In March, combined retail sales of adult-use and medical cannabis totaled over $161 million, up by 15.2% compared to February’s combined revenues of over $139.7 million. While significant, this year’s proportional increase in cumulative monthly sales from February to March is of a significantly smaller magnitude relative to those documented in the same span in prior years. From February to March 2017, total retail revenue rose by 22.1% month-over-month; it increased by 20.2% in the same span in 2018; in 2019, total sales grew by 19.3% from February to March.
March 2020’s cumulative sales total represents an increase of 13.1% year-over-year. Through the first three months of 2020, Colorado medical and adult-use retailers have racked up a combined sales total of over $440.6 million, up by 14% compared to over $386.6 million in total year-to-date sales through the same period last year. Both figures are down from February 2020, when total monthly sales were up 17% from the year before and year-to-date revenue was up by 14.5%. Still, sales growth so far in 2020 continues to outpace that observed in 2019, when total retail sales increased by over 13% from 2018.

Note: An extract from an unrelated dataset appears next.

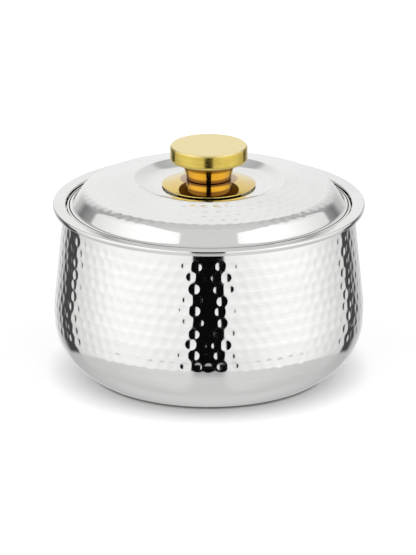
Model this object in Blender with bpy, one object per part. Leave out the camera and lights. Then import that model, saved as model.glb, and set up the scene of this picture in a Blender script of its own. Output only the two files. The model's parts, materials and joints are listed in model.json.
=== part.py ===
"""Insulated chapati casserole: a double-walled stainless steel serving pot with a lift-off lid.

The pot is an outer shell and an inner bowl with hard foam between them. The lid is a domed cover
and a liner pan, also foam filled, with a gold-coloured knob held by one long screw from below.
All pieces are turned about the vertical axis. Lengths are in metres and +Z is up.
Run it with: blender --background --python part.py
"""
import math

import bmesh
import bpy
from mathutils import Vector

MM = 0.001
ROUND_STEPS = 36
KNOB_ROUND_STEPS = 32
SMALL_ROUND_STEPS = 20
FILLET_STEPS = 2
CORNER_STEPS = 5
CURVE_STEPS = 7
DISC_STEPS = 4
BLEND_STEPS = 2
MERGE_DISTANCE = 0.00001
SHARP_ANGLE = math.radians(35)

# Sheet metal and fits
sheet = 0.6 * MM
fit = 0.3 * MM

# Rim: the bowl's flange, with its edge rolled down and under. The radius is to its corner before rounding,
# and the insides of the bends here and below are the radii on the hollow side of the sheet
rim_radius = 115.2 * MM
rim_height = 129.5 * MM
rim_width = 9.7 * MM
rim_rise = 1.0 * MM
rim_drop = 4.3 * MM
rim_lean = 0.7 * MM
rim_roll_inside = 0.8 * MM
rim_hem_inside = 0.4 * MM
rim_hem = 3.6 * MM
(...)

Adult-use retailers in Colorado tallied over $128.1 million in March. Revenues from the state’s adult-use sector in March were up by 14.3% compared to the over $112 million in retail sales generated in February. Similar to total sales, adult-use revenues typically jump in March, and did so by a larger magnitude last year, of 19.9%. March 2020’s adult-use sales are up 12.1% from those documented for the same month in 2019. In 2019, annual revenue generated by recreational retailers grew by 16.2% compared to the year prior.
Medical cannabis revenues in March came to over $32.9 million, up by 18.9% from the almost $27.7 million in sales tallied in February in that section of the market. March 2020’s medical cannabis sales are the highest monthly revenue figure from that segment of the state’s market since October 2017, indicating that registered patients stocked up ahead of coronavirus-related restrictions being put in place. Retail sales in Colorado’s medical market in March 2020 are up 17.2% year-over-year, relative to almost $28.1 million in March 2019.
In the wholesale realm, tax collection data for April 2020 – which corresponds generally to wholesale transfers and transactions executed in February – shows that the 15% excise tax on wholesale activity in Colorado’s adult-use system resulted in over $7.09 million accruing to state coffers. April’s wholesale excise tax receipts are up by 8.9% compared to tax collections from the previous month, which amounted to almost $6.51 million.
Average Market Rates (AMRs) used by the state to assess the wholesale excise tax on internal transfers of flower, trim, and other plant material between commonly-owned adult-use licenses were unchanged from February to March. (Since August 2017, AMRs are adjusted quarterly by the Colorado Department of Revenue (CDOR).) The increase in receipts from the 15% excise tax on wholesale transfers and trades in the state’s adult-use sector indicates that such activity expanded in March relative to the month prior.
However, April’s collections from the wholesale excise tax are down compared to February’s (which correspond to trading in January), when the same AMRs were in effect. This is in line with trends from prior years and indicates that COVID-19 – and accompanying restrictions and adjustments to the operations of retailers – did not result in significant changes to wholesale trading habits, at least in March. In other words, it does not appear that retailers looked to stockpile product in anticipation of higher sales, nor did they spurn the idea of bringing in new inventory.